If we want to compare G Lydian to E Ionian, like my teacher suggested, we look up the rows where each mode-tonic pair are. G Lydian has a pitch class (aka a set of notes) with two sharps, and E Ionian has a scale with four. So it’s a lot clearer (to me at least) that the two different notes have to be G and D (natural in G Lydian, sharp in E Ionian)

But the diagram now makes it easier (again, for me at least) to do this in my head. Once you start thinking of modes as sharper or flatter (as implied by the ordering in the modes columns), as well as thinking of the “distance in the circle of fifths” between pitch classes, then you can do this in your head. Example:

G is “three fifth-steps flatter” than E: circle of fifths says “G, D, A, E”. Lydian is “one mode” sharper than Ionian (see the ordering above). So to change between G Lydian and E Ionian, we’ll have to go “up two sharps”, and those are the ones in the last column of the modes column as we go from the row of G Lydian to the one of E Ionian (because as we go sharper, we remove the note from the first mode column and add the one in the last column; the note changes go the other way if we go flatter).

Other examples

  • (Same tonic notes, different modes) G Mixolydian to E Locrian. From 0 flats to 1 flat, so that must be B to B♭
  • A Dorian to F Ionian. From 1 sharp to 1 flat, so that must be F♯ to F, B to B♭.

A general rule about this exercise, then, is that the notes which change are always a consecutive row of notes in the circle of fifths. (This is the same observation that allows you to very easily know which notes are flat or sharp by just counting accidentals off of a key signature.)

Other uses

This organization tells you when you “weird stuff will start happening”: it’s when you move away from the “middle” of this table. You can imagine this table extending infinitely up or down.

If you stay within two rows of the center, then nothing weird happens. All notes with different names sound different, and everything is fine. But then you don’t have a name for A♭/G♯.

If you decide to add the next rows, you either end up with an asymmetrical table, or you end up with two notes that have different names and sound the same.
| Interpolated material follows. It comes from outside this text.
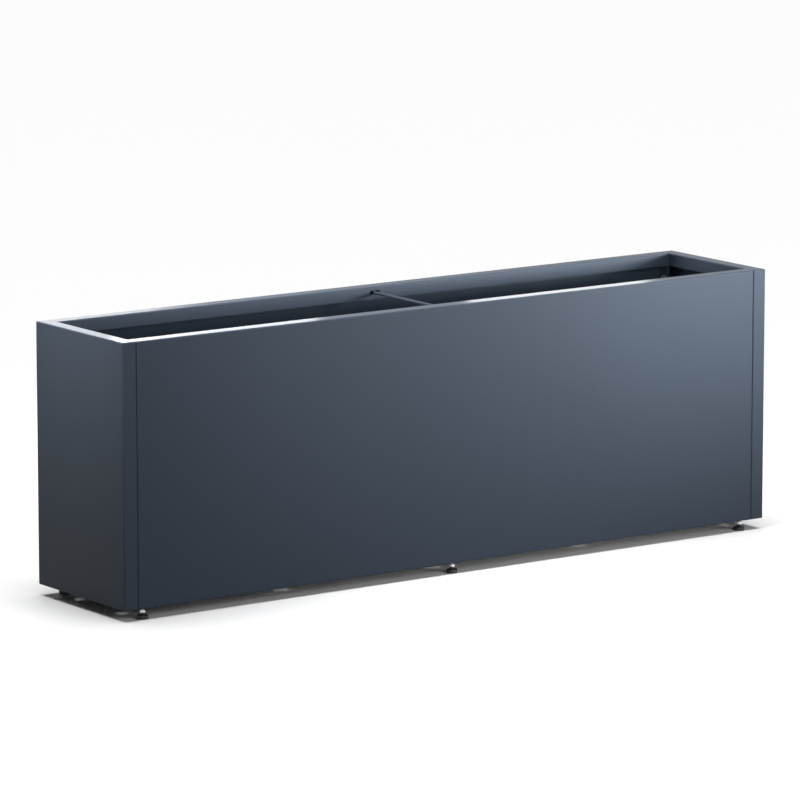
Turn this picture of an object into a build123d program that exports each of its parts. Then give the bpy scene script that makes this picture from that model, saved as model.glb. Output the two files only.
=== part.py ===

In other words, the (in)famous “enharmonic equivalence” shows up.

The next two rows up and down are necessary to be able to describe the notes of modes of the white keys, and add new enharmonic equivalents. For example, C Locrian needs a G♭, (that’s not an F♯!, because F is already there as a natural in the mode!).

Finally, if you were to add any more notes up or down, you’d start having white keys being enharmonic equivalent to other white keys. Going up the table you will see C♭ and F♭, and going down the table will produce E♯ and B♯.

But that’s not all! One more step up or down the table, and you’ll see the dreaded double sharps (𝄪) and double flats. That’s how they come up “in practice”. If you’re doing weird modes and key changes, you might find yourself in (say) G♯ Ionian, where in order for the note names to make sense, you can’t avoid C𝄪 and F𝄪!